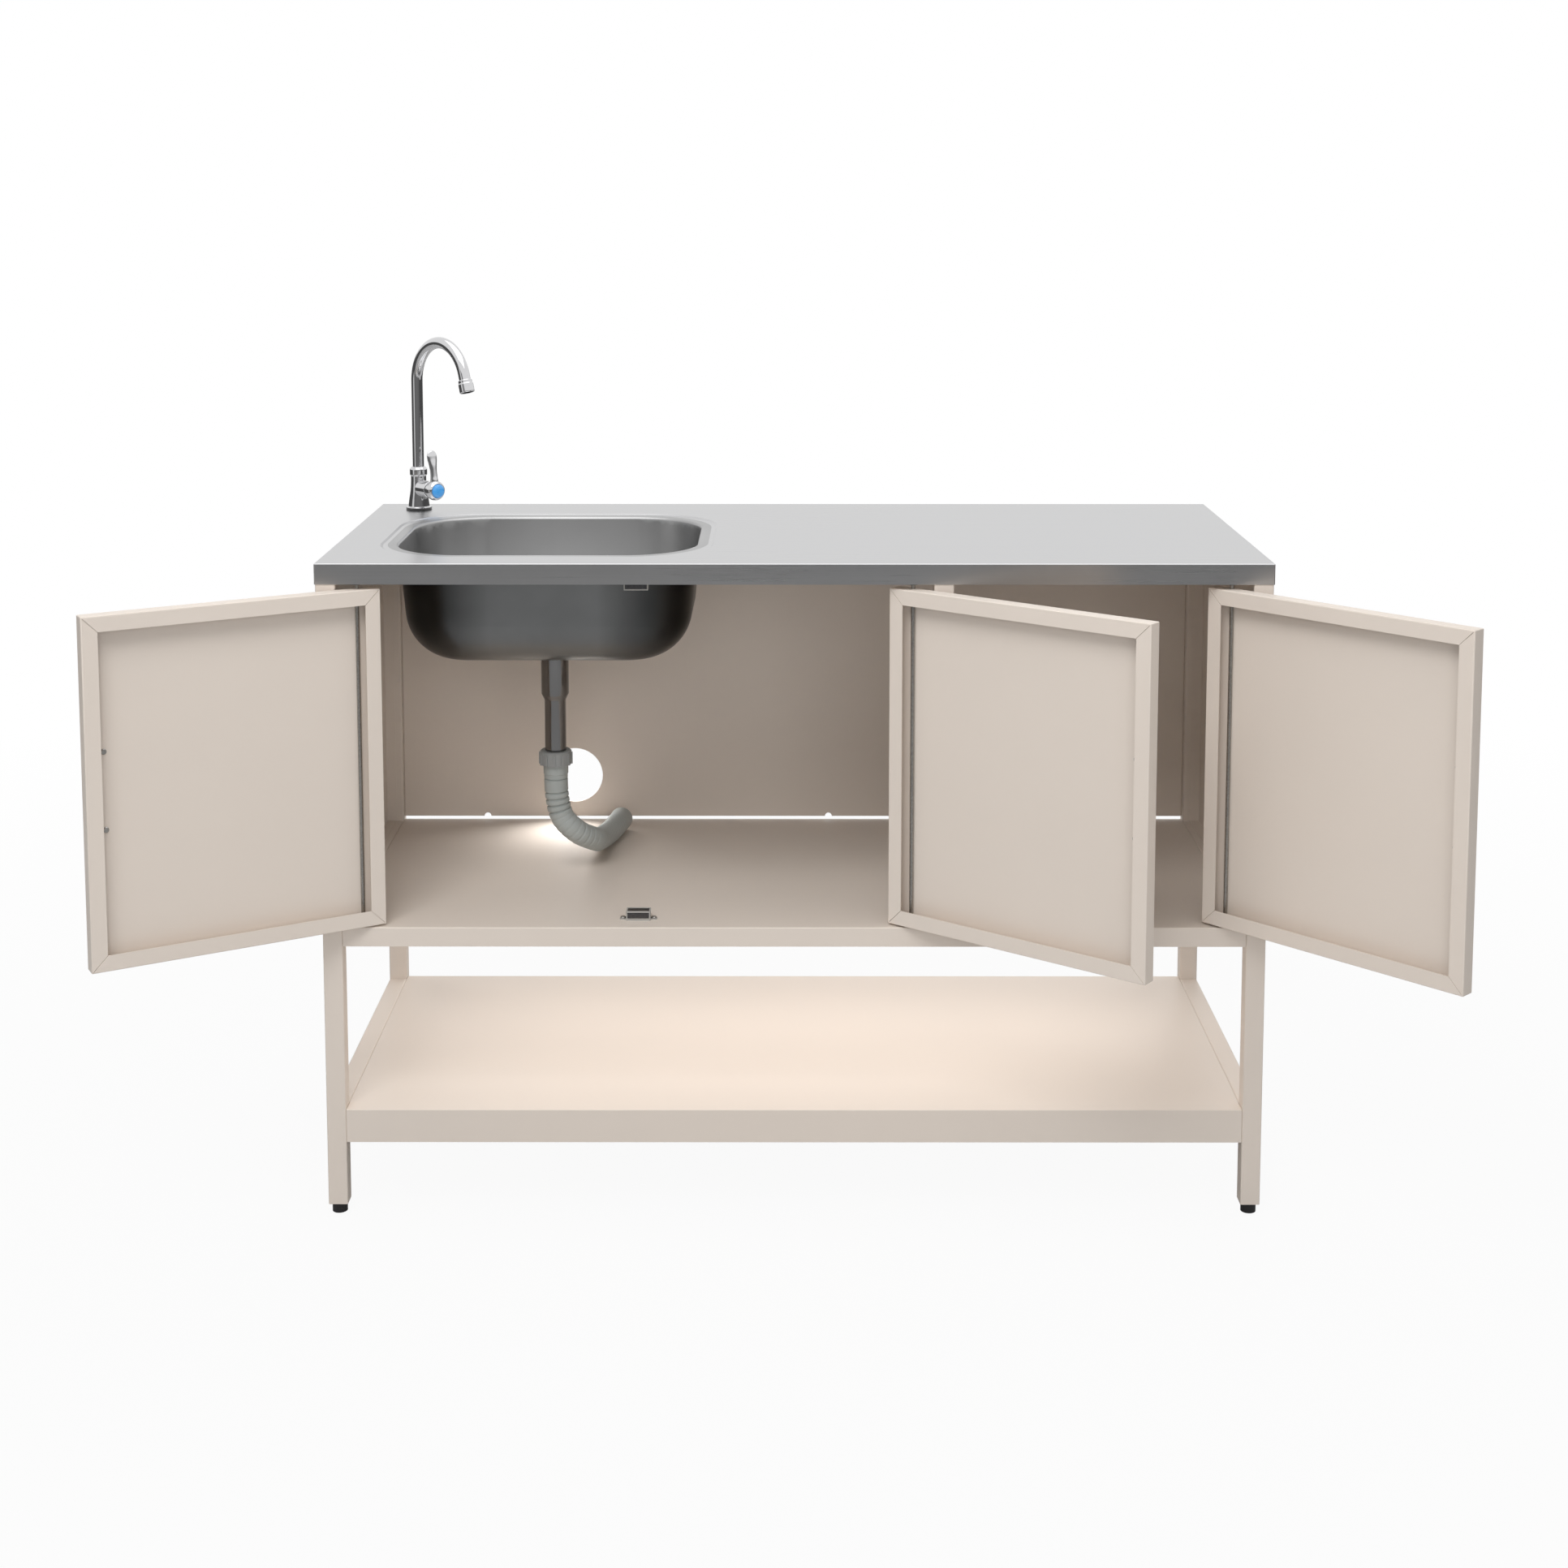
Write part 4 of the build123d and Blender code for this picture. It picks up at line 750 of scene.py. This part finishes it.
def paddle_rings():
    """Oval sections of the lever from its root in the hub to its tip."""
    rings = []
    for step in range(LEVER_STEPS * (len(LEVER_SECTIONS) - 1) + 1):
        share, lean, wide, thick = eased(LEVER_SECTIONS, step / LEVER_STEPS)
        middle = Vector((LEVER_MIDDLE - lean, 0, VALVE_HEIGHT + share * LEVER_HEIGHT))
        oval = [middle + Vector((thick / 2 * math.cos(turn), wide / 2 * math.sin(turn), 0))
                for turn in (2 * math.pi * side / LEVER_SIDES for side in range(LEVER_SIDES))]
        rings.append([TAP @ place for place in oval])
    return rings


def tap_pieces():
    """Body with its boss, cap nut, spout, nozzle, lever and cap."""
    body = turned_rings(BODY_PROFILE, TAP, 0.8)
    boss = turned_rings(BOSS_PROFILE, VALVE, 1.0)
    made_piece("tap_body_turned", "frame", "tap_chrome", ["tap_body"], [(body, True), (boss, True)])
    nut = turned_rings(NUT_PROFILE, TAP, 0.9)
    made_piece("spout_cap_nut", "frame", "tap_chrome", ["spout_nut"], [(nut, True)])
    tube, whole = spout_rings()
    made_piece("swan_neck", "spout", "tap_chrome", ["spout"], [(tube, True)])
    nozzle = turned_rings(AERATOR_PROFILE, spout_frame(whole), 0.6)
    made_piece("spout_nozzle", "spout", "tap_chrome", ["aerator"], [(nozzle, True)])
    hub = turned_rings(HUB_PROFILE, VALVE, 1.6)
    made_piece("lever_paddle", "lever", "tap_chrome", ["tap_lever"], [(hub, True), (paddle_rings(), False)])
    cap = turned_rings(CAP_PROFILE, VALVE, 1.2, closed=False)
    made_piece("valve_cap", "lever", "cap_blue", ["tap_cap"], [(cap, False)])


# ---- Build -------------------------------------------------------------------------------------
REMADE_NODES = {"drain_hose", "hose_cuff", "tap_body", "spout_nut", "spout", "aerator", "tap_lever",
                "tap_cap"}
SMOOTH_NODES = {"sink_bowl", "tailpiece", "waste_body", "compression_nut", "hose_socket", "feet", "left_door",
                "middle_door", "right_door"}
SMOOTH_NODES |= {node for node in frame["nodes"] if node.endswith(("_handle", "_screws", "_rod", "_leg"))}

photo_camera()
studio_world()
studio_floor()
for lamp_facts in LAMPS:
    lamp(*lamp_facts)
ribbed_hose()
tap_pieces()

for entry in frame["record"]["subparts"]:
    node, slot = entry["node"], entry["material_slot"]
    if node in REMADE_NODES:
        continue
    if node in SMOOTH_NODES:
        piece = smooth_piece(node, slot)
        if node == "sink_bowl":
            mark_bowl_inside(piece)
        if node == "feet":
            round_edges(piece, 0.0012)
    else:
        dress_node(node, slot)

bpy.context.scene.view_settings.view_transform = "Standard"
++++
DIRECTION => Restate, word for word and with nothing added, the lines from the first line of the listing through the one where "return rings" stands.

RESPONSE BELOW =>
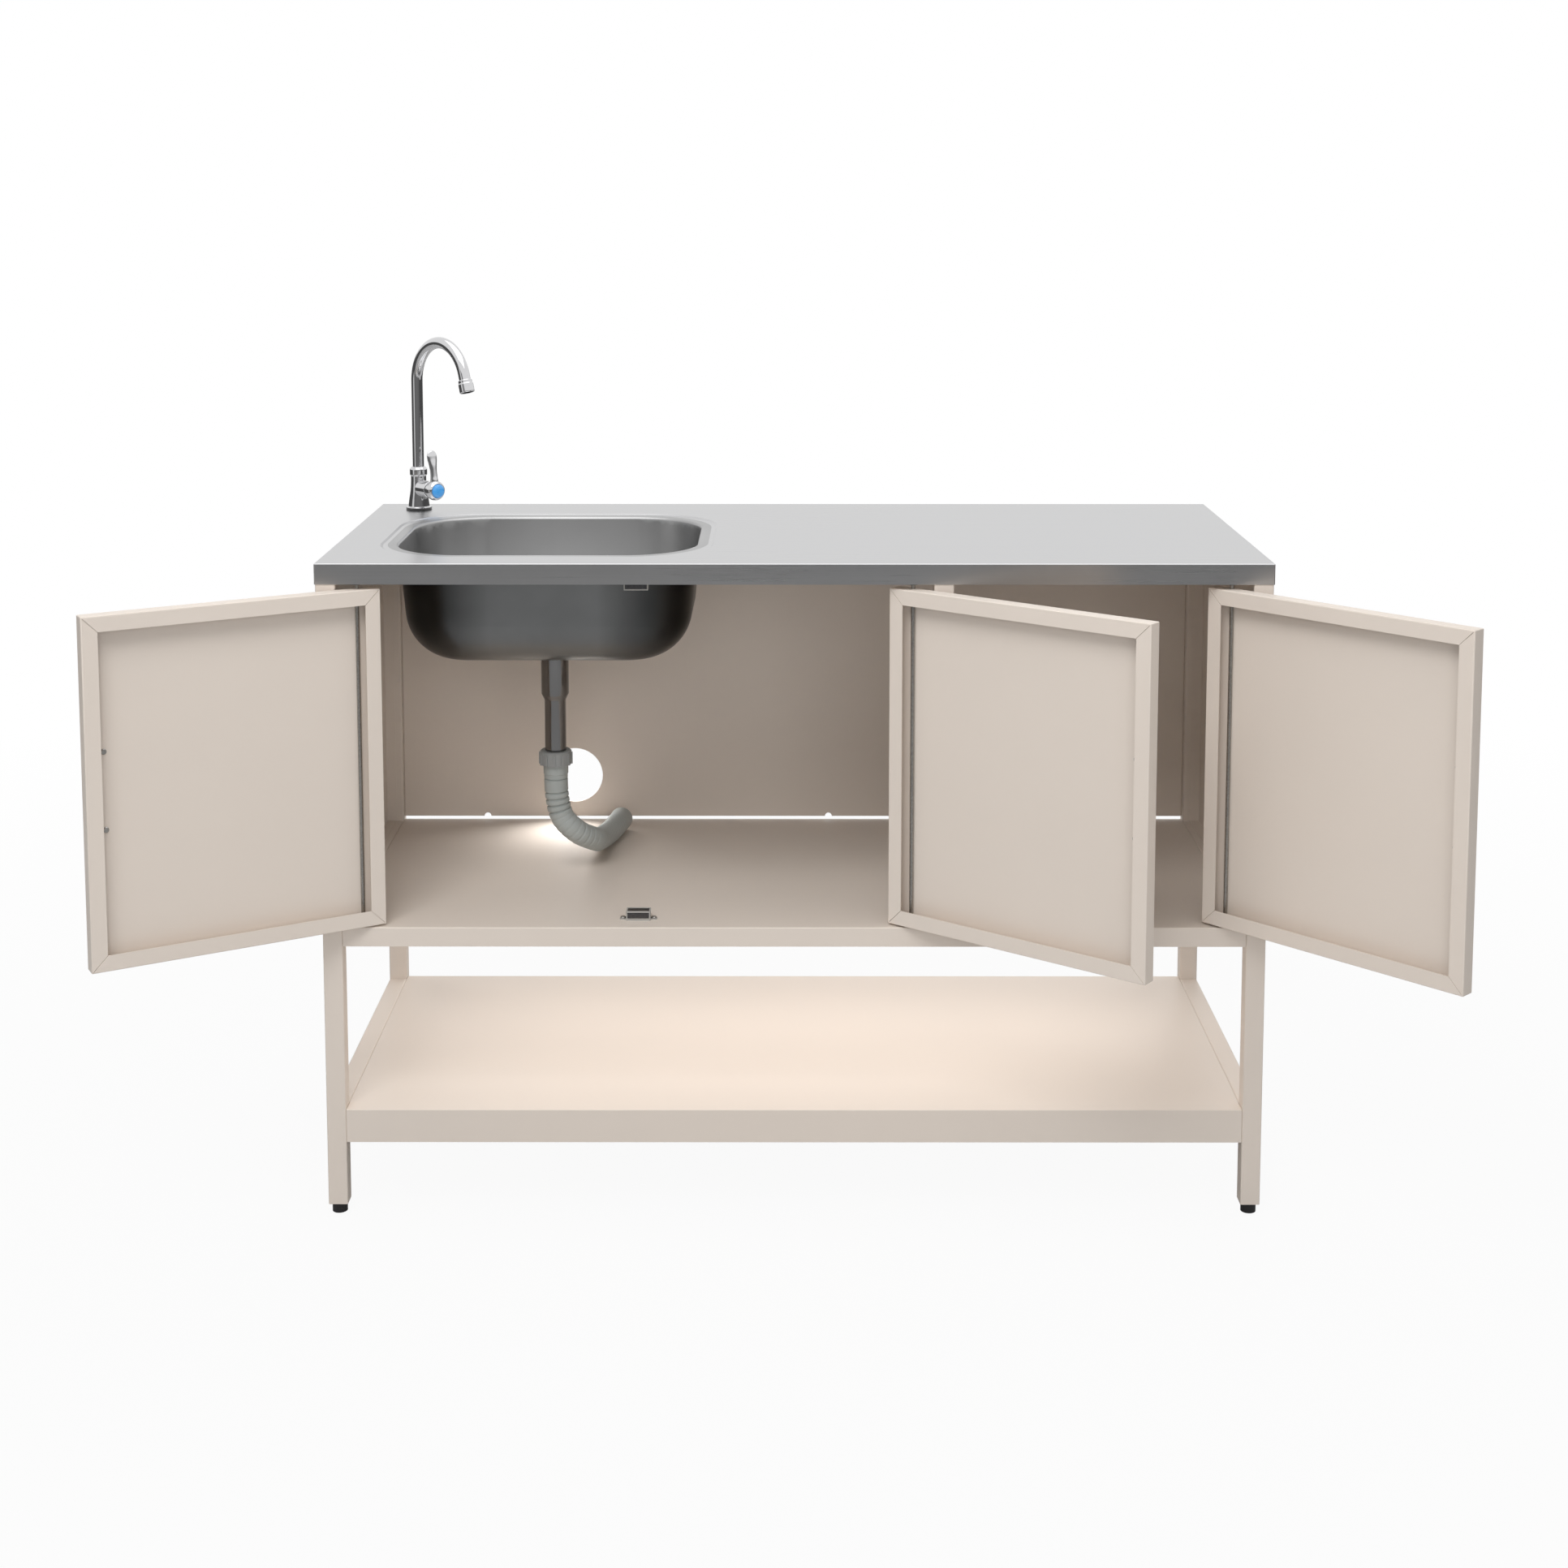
Write part 4 of the build123d and Blender code for this picture. It picks up at line 750 of scene.py. This part finishes it.
def paddle_rings():
    """Oval sections of the lever from its root in the hub to its tip."""
    rings = []
    for step in range(LEVER_STEPS * (len(LEVER_SECTIONS) - 1) + 1):
        share, lean, wide, thick = eased(LEVER_SECTIONS, step / LEVER_STEPS)
        middle = Vector((LEVER_MIDDLE - lean, 0, VALVE_HEIGHT + share * LEVER_HEIGHT))
        oval = [middle + Vector((thick / 2 * math.cos(turn), wide / 2 * math.sin(turn), 0))
                for turn in (2 * math.pi * side / LEVER_SIDES for side in range(LEVER_SIDES))]
        rings.append([TAP @ place for place in oval])
    return rings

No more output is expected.